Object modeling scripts
----

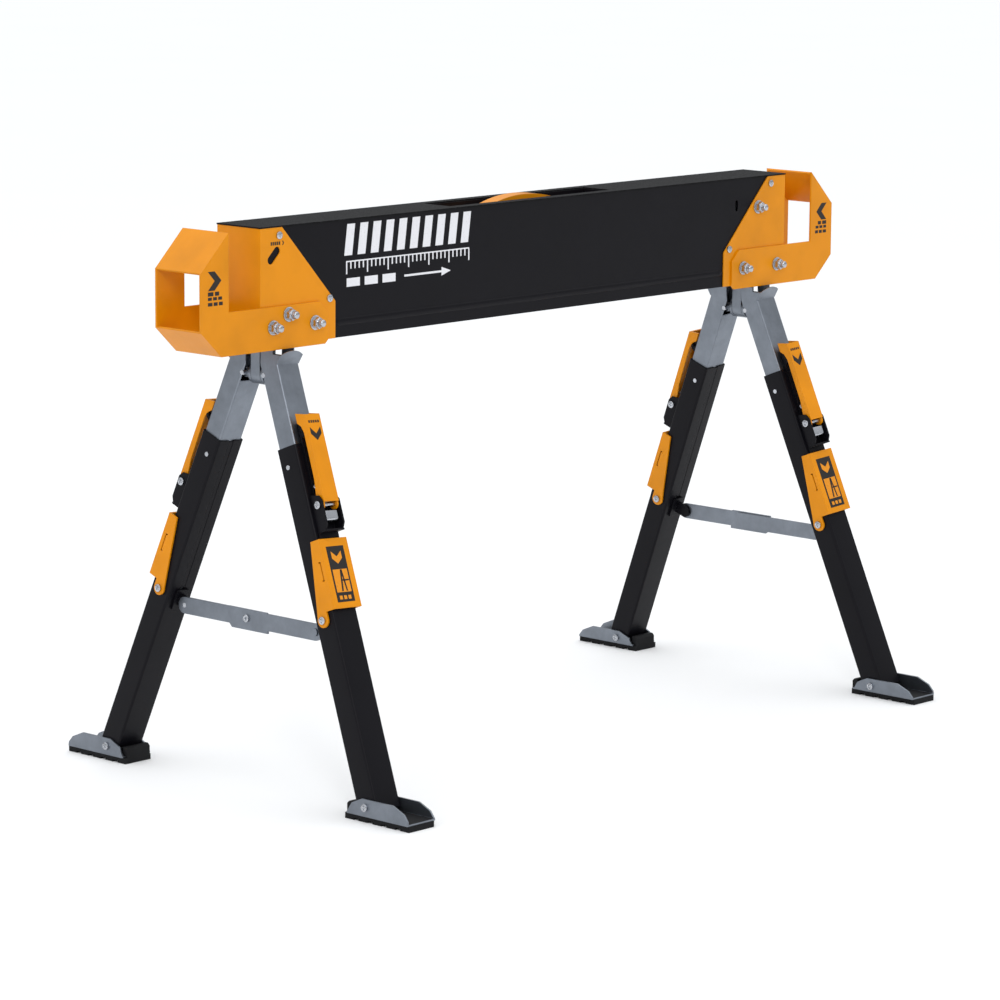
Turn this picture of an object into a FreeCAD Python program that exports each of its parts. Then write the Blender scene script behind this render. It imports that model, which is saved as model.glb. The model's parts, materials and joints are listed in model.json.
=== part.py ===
import FreeCAD, Part
import math
import os

from FreeCAD import Matrix, Vector

# Folding sawhorse with adjustable legs.  Millimetres, +Z up, X along the beam,
# front side toward -Y, origin on the floor under the middle of the beam.

# ---- overall sizes ------------------------------------------------------
BEAM_LENGTH = 950.0
BEAM_WIDTH = 68.2
BEAM_TOP = 666.0
BEAM_HEIGHT = 139.0
FOOT_SPREAD = 452.4          # between the front and back leg axes at the floor
END_TO_PIN = 39.0            # from each end of the beam to the fold pin of that leg pair
PIN_BELOW_BEAM = 37.0        # fold pin below the lower edge of the beam
AXIS_OFFSET = 31.2           # leg axis from the middle plane at fold pin height
RAKE_DEG = 3.6               # feet stand further out along the beam than the pins

# ---- sheet and clearances -----------------------------------------------
BEAM_WALL = 1.2
CAP_SHEET = 1.5
ARM_SHEET = 2.5
TUBE_WALL = 1.4
SLIDE_GAP = 0.6              # between the telescoping tubes, each side
SIDE_GAP = 0.5               # between flat faces of neighbouring moving pieces
PIN_GAP = 0.05               # radial running clearance of pins
BOLT_GAP = 0.3               # radial clearance of through bolts

# ---- beam details ---------------------------------------------------------
GRIP_THICK = 1.6             # plate on top of the channel
GRIP_OVERHANG = 0.6          # of that plate past the end caps
RECESS_LENGTH = 290.0
RECESS_WIDTH = 44.0
TRAY_DEPTH = 50.0
TRAY_WALL = 1.2
GROOVE_END = 125.0           # plain length of the beam past each end of the groove
GROOVE_HEIGHT = 8.0
GROOVE_DEPTH = 0.6
GROOVE_ABOVE_EDGE = 14.0

# ---- end arms -------------------------------------------------------------
NOTCH_WIDTH = 52.0
NOTCH_DEPTH = 93.0
ARM_REACH = 95.5             # beyond the end of the beam
ARM_DROP = 4.5               # lower edge of the arm below the beam
ARM_LAP = 108.0              # arm plate lapping along the beam
ARM_CHAMFER = 14.0
ARM_TIP_DROP = 2.0           # tip of the arm below the top of the beam
ARM_LOW_CUT = (32.0, 30.0)   # length and height of the slanting lower corner
ARM_CORNER = 5.0

# ---- fasteners --------------------------------------------------------------
ARM_BOLT_R = 4.0
ARM_BOLT_PITCH = 68.0
ARM_BOLT_IN = 52.0           # middle of the pair, in from the end of the beam
ARM_BOLT_RISE = 22.0         # above the lower edge of the beam
LEFT_BOLT = (43.0, 35.5)     # in from the end of the beam, up from its lower edge
RIGHT_BOLT = (55.0, 99.0)
WASHER_R = 8.6
WASHER_T = 1.5
NUT_R = 7.2
NUT_T = 6.0
BOLT_TIP = 3.5

# ---- legs (u across, o outward, w up along the leg, w = 0 on the floor) ------
SLIDE_W = 39.4
SLIDE_D = 31.2
SLIDE_CORNER = 2.8           # outer corner radius of the slide
INNER_CORNER = 2.2           # outer corner radius of the inner tube
SLIDE_TOP = 443.5
INNER_LOW = 60.0
HEAD_LEAN_DEG = 30.0
HEAD_LOW = 15.0              # outer corner of the mitre above the fold pin
HEAD_TOP = 31.4
HEAD_LENGTH = 40.0
HINGE_OFFSET = 18.0          # splay hinge from the middle plane
HINGE_PIN_R = 3.0
KNUCKLE_R = 5.5
KNUCKLE_HALF = 12.0
FOLD_PIN_R = 5.0
TONGUE_HALF_T = 7.5
TONGUE_HALF_W = 13.0
CHEEK_IN = 8.0
CHEEK_OUT = 12.0
SHELF_RISE = 3.0             # underside of the hanger shelf above the lower edge of the beam

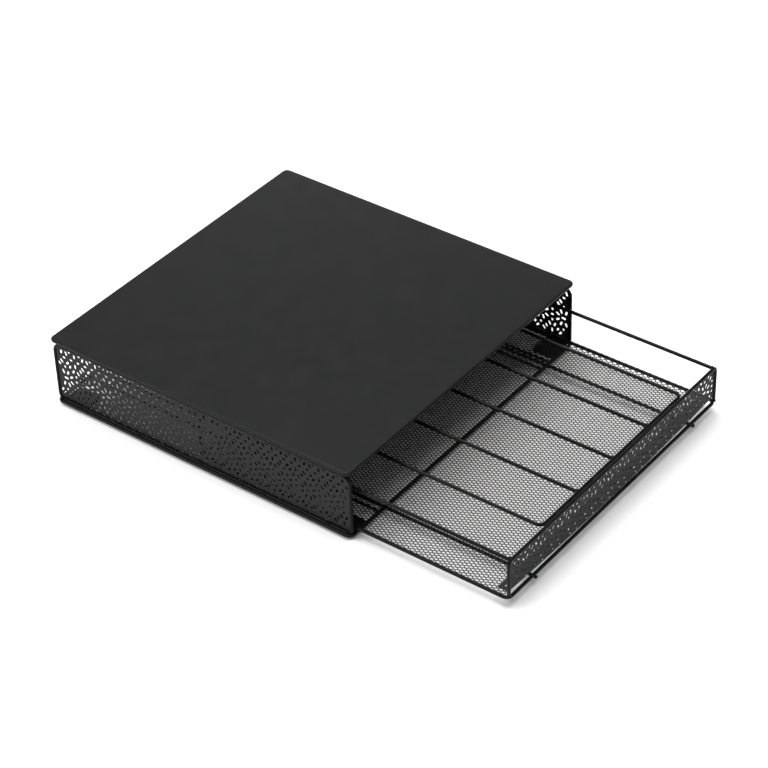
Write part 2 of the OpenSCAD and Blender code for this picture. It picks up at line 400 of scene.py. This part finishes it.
def perforated(outline, holes, folds):
    """Triangles of a flat sheet with holes. folds are heights where the sheet bends."""
    verts, faces, edges = list(outline), [list(range(len(outline)))], []
    for hole in holes:
        faces.append(list(range(len(verts), len(verts) + len(hole))))
        verts += hole
    u0 = min(p[0] for p in outline) - MM
    u1 = max(p[0] for p in outline) + MM
    for v in folds:
        edges.append((len(verts), len(verts) + 1))
        verts += [(u0, v), (u1, v)]
    result = delaunay_2d_cdt([Vector(p) / MM for p in verts], edges, faces, 0, 1e-5, True)
    points = np.array([tuple(p) for p in result[0]]) * MM
    tris = []
    for tri, origin in zip(result[2], result[5]):
        if list(origin) == [0]:
            a, b, c = (points[i] for i in tri)
            turned = (b[0] - a[0]) * (c[1] - a[1]) - (b[1] - a[1]) * (c[0] - a[0]) < 0
            tris.append(tuple(reversed(tri)) if turned else tuple(tri))
    return points, tris


# ---------------------------------------------------------------- materials
def coat(name, colour, roughness, grain=1.0, specular=0.5):
    """Powder coat: near-black, with the fine grain, faint mottling and pale specks of the real thing."""
    material = bpy.data.materials.new(name)
    material.use_nodes = True
    nodes, links = material.node_tree.nodes, material.node_tree.links
    shader = nodes["Principled BSDF"]
    shader.inputs["Specular IOR Level"].default_value = specular
    where = nodes.new("ShaderNodeTexCoord")
    cloud = nodes.new("ShaderNodeTexNoise")
    cloud.inputs["Scale"].default_value = 55
    cloud.inputs["Detail"].default_value = 4
    fine = nodes.new("ShaderNodeTexNoise")
    fine.inputs["Scale"].default_value = 1500
    fine.inputs["Detail"].default_value = 3
    tint = nodes.new("ShaderNodeValToRGB")
    tint.color_ramp.elements[0].position = 0.3
    tint.color_ramp.elements[1].position = 0.72
    tint.color_ramp.elements[0].color = (*[c * 0.95 for c in colour], 1)
    tint.color_ramp.elements[1].color = (*[c * 1.06 for c in colour], 1)
    speck = nodes.new("ShaderNodeValToRGB")
    speck.color_ramp.elements[0].position = 0.66
    speck.color_ramp.elements[1].position = 0.78
    speck.color_ramp.elements[0].color = (0, 0, 0, 1)
    speck.color_ramp.elements[1].color = (*[c * 0.55 for c in colour], 1)
    total = nodes.new("ShaderNodeMixRGB")
    total.blend_type = "ADD"
    total.inputs["Fac"].default_value = 1
    rough = nodes.new("ShaderNodeMapRange")
    rough.inputs["From Min"].default_value = 0.3
    rough.inputs["From Max"].default_value = 0.7
    rough.inputs["To Min"].default_value = roughness - 0.02
    rough.inputs["To Max"].default_value = roughness + 0.03
    bump = nodes.new("ShaderNodeBump")
    bump.inputs["Strength"].default_value = 0.35 * grain
    bump.inputs["Distance"].default_value = 0.00006
    for texture in (cloud, fine):
        links.new(where.outputs["Object"], texture.inputs["Vector"])
    links.new(cloud.outputs["Fac"], tint.inputs["Fac"])
    links.new(fine.outputs["Fac"], speck.inputs["Fac"])
    links.new(tint.outputs["Color"], total.inputs["Color1"])
    links.new(speck.outputs["Color"], total.inputs["Color2"])
    links.new(total.outputs["Color"], shader.inputs["Base Color"])
    links.new(cloud.outputs["Fac"], rough.inputs["Value"])
    links.new(rough.outputs["Result"], shader.inputs["Roughness"])
    links.new(fine.outputs["Fac"], bump.inputs["Height"])
    links.new(bump.outputs["Normal"], shader.inputs["Normal"])
    return material


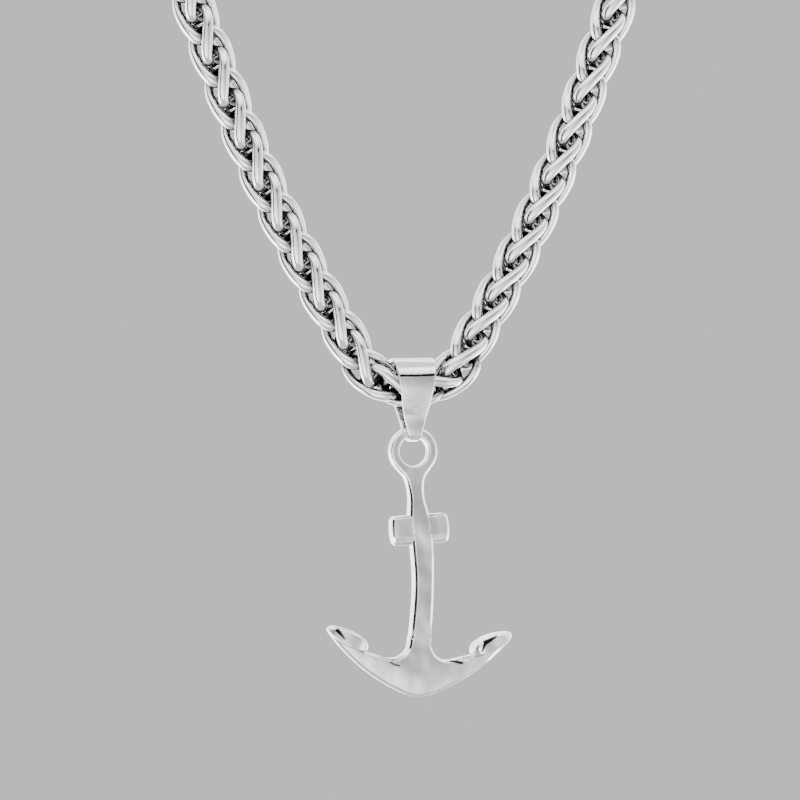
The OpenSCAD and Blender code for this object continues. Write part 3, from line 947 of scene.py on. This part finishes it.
# How far from the chain's axis the tumbling starts to reach and where it has full effect
INSIDE_REACH = 1.5 * MM
OUTSIDE_REACH = 2.35 * MM
INSIDE_COLOUR = "3A3A3C"
SCALE_COLOUR = "101011"
# How much of its cell a pit of the casting takes
PIT_SIZE = 0.16


def drawn_wire_steel(colour):
    """Stainless wire, drawn and tumbled bright: clear reflections, with hair-fine lines along the wire.

    The lines are about 0.15 mm apart across the wire, which is as coarse as they need to be to show.
    Tumbling does not reach the inside of the chain, so the wire is dark and dull there.
    """
    material, tree, shader = new_material("bright_drawn_steel_wire", colour)
    reach = add_node(tree, "ShaderNodeAttribute", {"attribute_name": "Reach"})
    polished = add_node(
        tree,
        "ShaderNodeMapRange",
        {"From Min": INSIDE_REACH, "From Max": OUTSIDE_REACH},
        {"Value": reach.outputs["Fac"]},
    )
    mix_colours(tree, shader, polished.outputs[0], linear(INSIDE_COLOUR), colour)
    wire = add_node(tree, "ShaderNodeUVMap", {"uv_map": "Wire"})
    stretch = add_node(
        tree, "ShaderNodeMapping", {"Scale": (260, 6500, 1)}, {"Vector": wire.outputs[0]}
    )
    lines = add_node(
        tree, "ShaderNodeTexNoise", {"Scale": 1.0, "Detail": 3.0}, {"Vector": stretch.outputs[0]}
    )
    place = add_node(tree, "ShaderNodeTexCoord")
    tumble = add_node(
        tree, "ShaderNodeTexNoise", {"Scale": 900.0, "Detail": 4.0}, {"Vector": place.outputs["Object"]}
    )
    vary_roughness(tree, shader, tumble, 0.11, 0.19)
    emboss(tree, shader, (lines.outputs[0], 0.12, 0.04 * MM), (tumble.outputs[0], 0.2, 0.05 * MM))
    return material


def rolled_strip_steel(colour):
    """Stainless strip, rolled and buffed: clear reflections, with faint lines across the strap."""
    material, tree, shader = new_material("buffed_rolled_steel_strip", colour)
    place = add_node(tree, "ShaderNodeTexCoord")
    stretch = add_node(
        tree, "ShaderNodeMapping", {"Scale": (300, 5200, 5200)}, {"Vector": place.outputs["Object"]}
    )
    lines = add_node(
        tree, "ShaderNodeTexNoise", {"Scale": 1.0, "Detail": 3.0}, {"Vector": stretch.outputs[0]}
    )
    cloud = add_node(
        tree, "ShaderNodeTexNoise", {"Scale": 420.0, "Detail": 2.0}, {"Vector": place.outputs["Object"]}
    )
    vary_roughness(tree, shader, lines, 0.04, 0.08)
    emboss(tree, shader, (lines.outputs[0], 0.06, 0.04 * MM), (cloud.outputs[0], 0.25, 0.15 * MM))
    return material


def cast_polished_steel(colour):
    """Stainless investment casting, tumbled and hand polished.

    Slow waves 2 to 4 mm long bend its reflections, fine grain 0.1 mm across softens them, and there are
    a few shallow pits under 0.2 mm across. Dark scale stays in the folds of the casting.
    """
    material, tree, shader = new_material("hand_polished_cast_steel", colour)
    scale = add_node(tree, "ShaderNodeAttribute", {"attribute_name": "Scale"})
    mix_colours(tree, shader, scale.outputs["Fac"], colour, linear(SCALE_COLOUR))
    place = add_node(tree, "ShaderNodeTexCoord")
    vector = {"Vector": place.outputs["Object"]}
    tall = add_node(tree, "ShaderNodeMapping", {"Scale": (260, 260, 220)}, vector)
    wave = add_node(
        tree, "ShaderNodeTexNoise", {"Scale": 1.0, "Detail": 1.0}, {"Vector": tall.outputs[0]}
    )
    grain = add_node(tree, "ShaderNodeTexNoise", {"Scale": 9000.0, "Detail": 3.0}, vector)
    cloud = add_node(tree, "ShaderNodeTexNoise", {"Scale": 700.0, "Detail": 3.0}, vector)
    cell = add_node(tree, "ShaderNodeTexVoronoi", {"Scale": 1500.0, "Randomness": 1.0}, vector)
    pit = add_node(
        tree, "ShaderNodeMapRange", {"From Max": PIT_SIZE}, {"Value": cell.outputs["Distance"]}
    )
    vary_roughness(tree, shader, cloud, 0.08, 0.18)
    emboss(
        tree,
        shader,
        (wave.outputs[0], 0.9, 0.6 * MM),
        (pit.outputs[0], 0.05, 0.06 * MM),
        (grain.outputs[0], 0.04, 0.02 * MM),
    )
    return material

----

*Your instructions:* Give again, word for word, the lines of the listing, starting at its first line and ending with the line containing "from FreeCAD import Matrix, Vector".

*Reply to the exercise:*
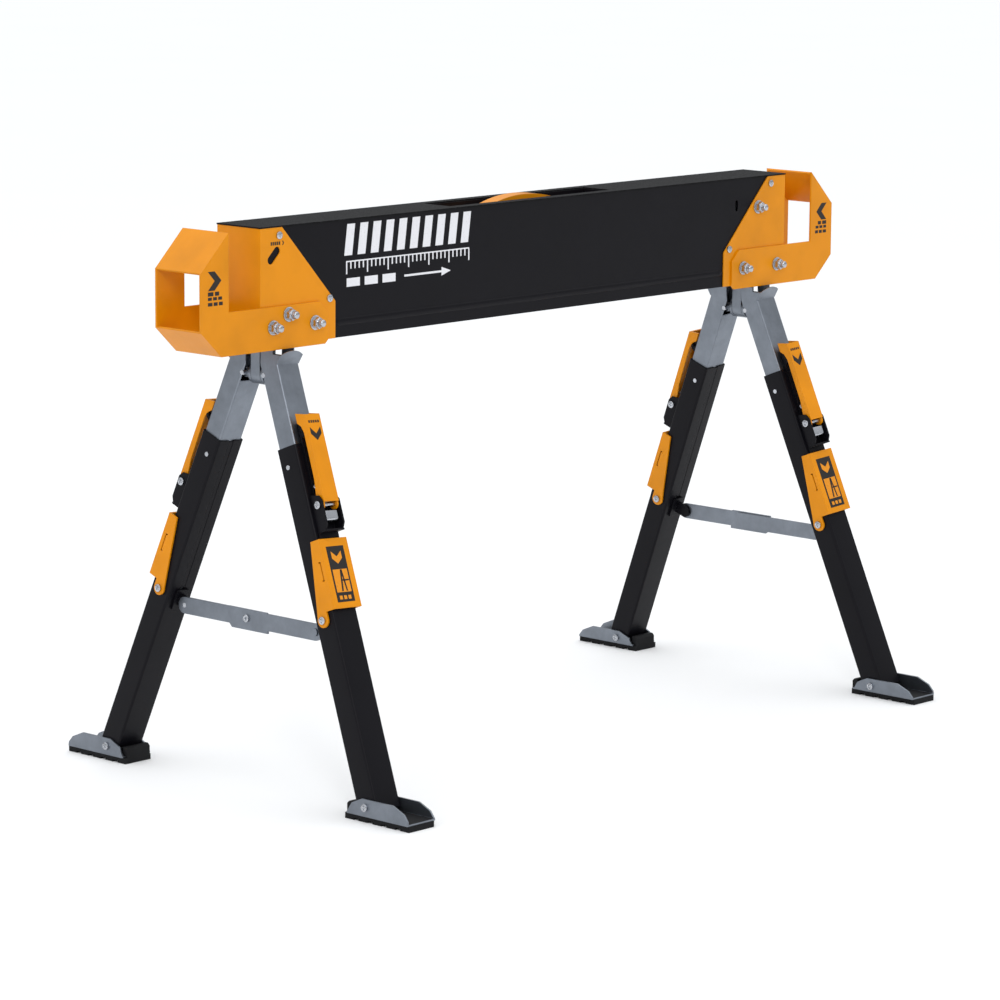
Turn this picture of an object into a FreeCAD Python program that exports each of its parts. Then write the Blender scene script behind this render. It imports that model, which is saved as model.glb. The model's parts, materials and joints are listed in model.json.
=== part.py ===
import FreeCAD, Part
import math
import os

from FreeCAD import Matrix, Vector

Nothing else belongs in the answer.